Large language models possess interactional expertise at a scale Collins could not have imagined. A model trained on the entire corpus of a domain's literature has read more than any individual practitioner and can discuss the domain with a comprehensive fluency that would pass Collins's Imitation Game in many fields simultaneously. This is a genuine achievement. Collins does not dismiss it. In his 2021 lecture Must Intelligent Machines Be Social Machines? he called it 'a first but impressive step' toward reproducing aspects of human linguistic competence.
The critical question is what interactional expertise is sufficient for. When the task requires discussing a domain fluently — summarizing literature, explaining concepts, helping a practitioner find connections across fields — interactional expertise may be exactly the right tool. When the task requires contributing original knowledge to the field, evaluating novel claims against the community's evolving standards, or exercising the social judgment that distinguishes competent from excellent practice, interactional expertise hits its ceiling. The machine can discuss the work with the fluency of a participant. It cannot do the work with the judgment of one.
The Surrender, in Collins's 2018 framing, is the cultural pathology of mistaking interactional for contributory expertise — of accepting the machine's fluent output as evidence of understanding, when the fluency is precisely the kind of competence that does not require understanding. The asymmetry is insidious: confirming that interactional output is correct requires the same contributory expertise that producing it would require. Users who possess that expertise can evaluate the output. Users who lack it cannot, and the machine's fluency becomes, over time, its own evidence of substance.
Collins introduced the concept in Rethinking Expertise (2007), co-authored with Robert Evans, as part of a broader Periodic Table of Expertises. The concept crystallized Collins's decades of reflection on his own ambiguous position vis-à-vis the gravitational wave community. The Imitation Game methodology — in which a panel of judges attempts to distinguish a non-expert interactional expert from a genuine contributory expert — provided the empirical tool for validating the distinction.
Real expertise. Interactional expertise is not fake or superficial. It is a genuine achievement acquired through sustained linguistic engagement with a community.

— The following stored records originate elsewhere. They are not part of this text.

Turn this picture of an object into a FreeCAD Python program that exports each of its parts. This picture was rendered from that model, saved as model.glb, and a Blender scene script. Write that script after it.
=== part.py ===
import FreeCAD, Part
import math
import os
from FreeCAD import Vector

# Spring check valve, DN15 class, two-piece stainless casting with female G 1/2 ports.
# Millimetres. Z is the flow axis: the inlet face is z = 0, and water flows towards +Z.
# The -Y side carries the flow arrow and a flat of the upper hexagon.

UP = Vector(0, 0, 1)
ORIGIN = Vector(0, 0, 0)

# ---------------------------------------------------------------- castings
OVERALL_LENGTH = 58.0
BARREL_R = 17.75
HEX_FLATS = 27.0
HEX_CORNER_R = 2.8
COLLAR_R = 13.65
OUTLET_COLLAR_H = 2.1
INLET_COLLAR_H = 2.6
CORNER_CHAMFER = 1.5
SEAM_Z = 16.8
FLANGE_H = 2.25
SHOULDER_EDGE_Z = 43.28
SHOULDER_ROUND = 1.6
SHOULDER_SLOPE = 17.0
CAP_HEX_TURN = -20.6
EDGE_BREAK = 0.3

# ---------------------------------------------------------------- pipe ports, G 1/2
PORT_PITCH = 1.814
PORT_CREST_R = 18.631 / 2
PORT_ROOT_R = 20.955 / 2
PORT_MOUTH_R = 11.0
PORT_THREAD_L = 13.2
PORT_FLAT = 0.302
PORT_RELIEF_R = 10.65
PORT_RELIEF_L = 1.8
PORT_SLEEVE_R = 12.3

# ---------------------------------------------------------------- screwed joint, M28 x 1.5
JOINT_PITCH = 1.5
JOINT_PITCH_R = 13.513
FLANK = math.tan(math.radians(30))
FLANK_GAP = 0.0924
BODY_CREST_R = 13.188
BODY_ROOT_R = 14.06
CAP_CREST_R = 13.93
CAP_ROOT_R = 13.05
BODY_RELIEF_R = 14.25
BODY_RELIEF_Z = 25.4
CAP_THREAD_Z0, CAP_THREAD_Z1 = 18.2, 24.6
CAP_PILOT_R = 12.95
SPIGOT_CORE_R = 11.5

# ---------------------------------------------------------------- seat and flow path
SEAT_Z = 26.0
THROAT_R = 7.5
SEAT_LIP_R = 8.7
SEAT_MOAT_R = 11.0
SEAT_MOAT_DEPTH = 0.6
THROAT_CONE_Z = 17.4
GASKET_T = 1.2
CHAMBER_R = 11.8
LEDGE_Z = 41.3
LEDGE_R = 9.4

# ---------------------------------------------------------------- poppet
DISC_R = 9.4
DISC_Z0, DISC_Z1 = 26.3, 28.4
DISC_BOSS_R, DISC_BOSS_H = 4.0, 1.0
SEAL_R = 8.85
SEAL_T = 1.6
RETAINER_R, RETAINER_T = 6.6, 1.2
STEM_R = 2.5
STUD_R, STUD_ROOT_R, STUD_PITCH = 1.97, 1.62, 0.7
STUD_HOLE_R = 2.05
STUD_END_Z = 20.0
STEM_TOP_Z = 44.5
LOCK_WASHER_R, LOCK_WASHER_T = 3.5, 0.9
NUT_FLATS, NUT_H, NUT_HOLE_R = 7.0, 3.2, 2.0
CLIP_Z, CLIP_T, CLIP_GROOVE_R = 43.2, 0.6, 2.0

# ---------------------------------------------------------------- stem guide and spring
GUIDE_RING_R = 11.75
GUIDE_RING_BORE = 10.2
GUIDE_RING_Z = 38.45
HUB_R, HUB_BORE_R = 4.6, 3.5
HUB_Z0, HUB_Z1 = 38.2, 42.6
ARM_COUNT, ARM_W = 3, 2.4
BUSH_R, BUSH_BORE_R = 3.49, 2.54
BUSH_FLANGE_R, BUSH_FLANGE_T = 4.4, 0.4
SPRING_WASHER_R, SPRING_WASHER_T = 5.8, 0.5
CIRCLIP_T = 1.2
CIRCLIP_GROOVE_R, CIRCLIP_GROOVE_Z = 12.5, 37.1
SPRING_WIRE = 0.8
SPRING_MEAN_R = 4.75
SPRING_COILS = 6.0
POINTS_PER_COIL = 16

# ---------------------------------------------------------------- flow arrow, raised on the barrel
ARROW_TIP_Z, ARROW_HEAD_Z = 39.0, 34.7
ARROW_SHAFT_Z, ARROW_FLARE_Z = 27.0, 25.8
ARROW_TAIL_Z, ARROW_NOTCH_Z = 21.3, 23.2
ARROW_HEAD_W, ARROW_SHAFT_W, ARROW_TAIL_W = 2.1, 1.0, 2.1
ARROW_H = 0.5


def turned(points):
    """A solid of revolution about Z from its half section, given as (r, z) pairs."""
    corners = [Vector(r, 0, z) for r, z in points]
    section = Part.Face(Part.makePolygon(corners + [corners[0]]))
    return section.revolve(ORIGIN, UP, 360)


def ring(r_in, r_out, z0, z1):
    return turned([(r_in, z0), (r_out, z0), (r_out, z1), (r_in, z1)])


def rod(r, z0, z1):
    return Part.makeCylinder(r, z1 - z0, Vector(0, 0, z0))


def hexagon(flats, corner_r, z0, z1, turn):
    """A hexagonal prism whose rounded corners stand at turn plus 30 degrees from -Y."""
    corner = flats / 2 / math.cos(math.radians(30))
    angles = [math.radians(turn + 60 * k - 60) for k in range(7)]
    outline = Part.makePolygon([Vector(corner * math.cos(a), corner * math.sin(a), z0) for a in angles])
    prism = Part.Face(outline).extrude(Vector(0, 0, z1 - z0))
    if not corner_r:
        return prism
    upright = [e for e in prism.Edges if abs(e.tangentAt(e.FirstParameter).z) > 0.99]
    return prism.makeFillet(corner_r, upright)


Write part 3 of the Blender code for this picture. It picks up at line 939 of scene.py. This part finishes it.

Not contributory. Interactional expertise does not include the capacity to contribute original knowledge, which requires social participation in the community's practices, not merely its discourse.
The LLM condition. Large language models possess interactional expertise at unprecedented scale and across unprecedented breadth, making them genuinely useful while exposing them to systematic failure where contributory expertise is required.
Evaluative asymmetry. Only someone with contributory expertise can reliably evaluate whether an interactional output is substantively correct — which means users who most need the machine's help are least equipped to verify it.
Critics have argued that the interactional/contributory distinction is too sharp — that sufficiently deep interactional engagement shades into contributory competence, and that the boundary is fuzzier than Collins allows. Collins's response has been to insist on the Imitation Game as the empirical test: if the judges are specialists and they can reliably distinguish the interactional expert from the contributory one on tasks that require social judgment, the distinction is real.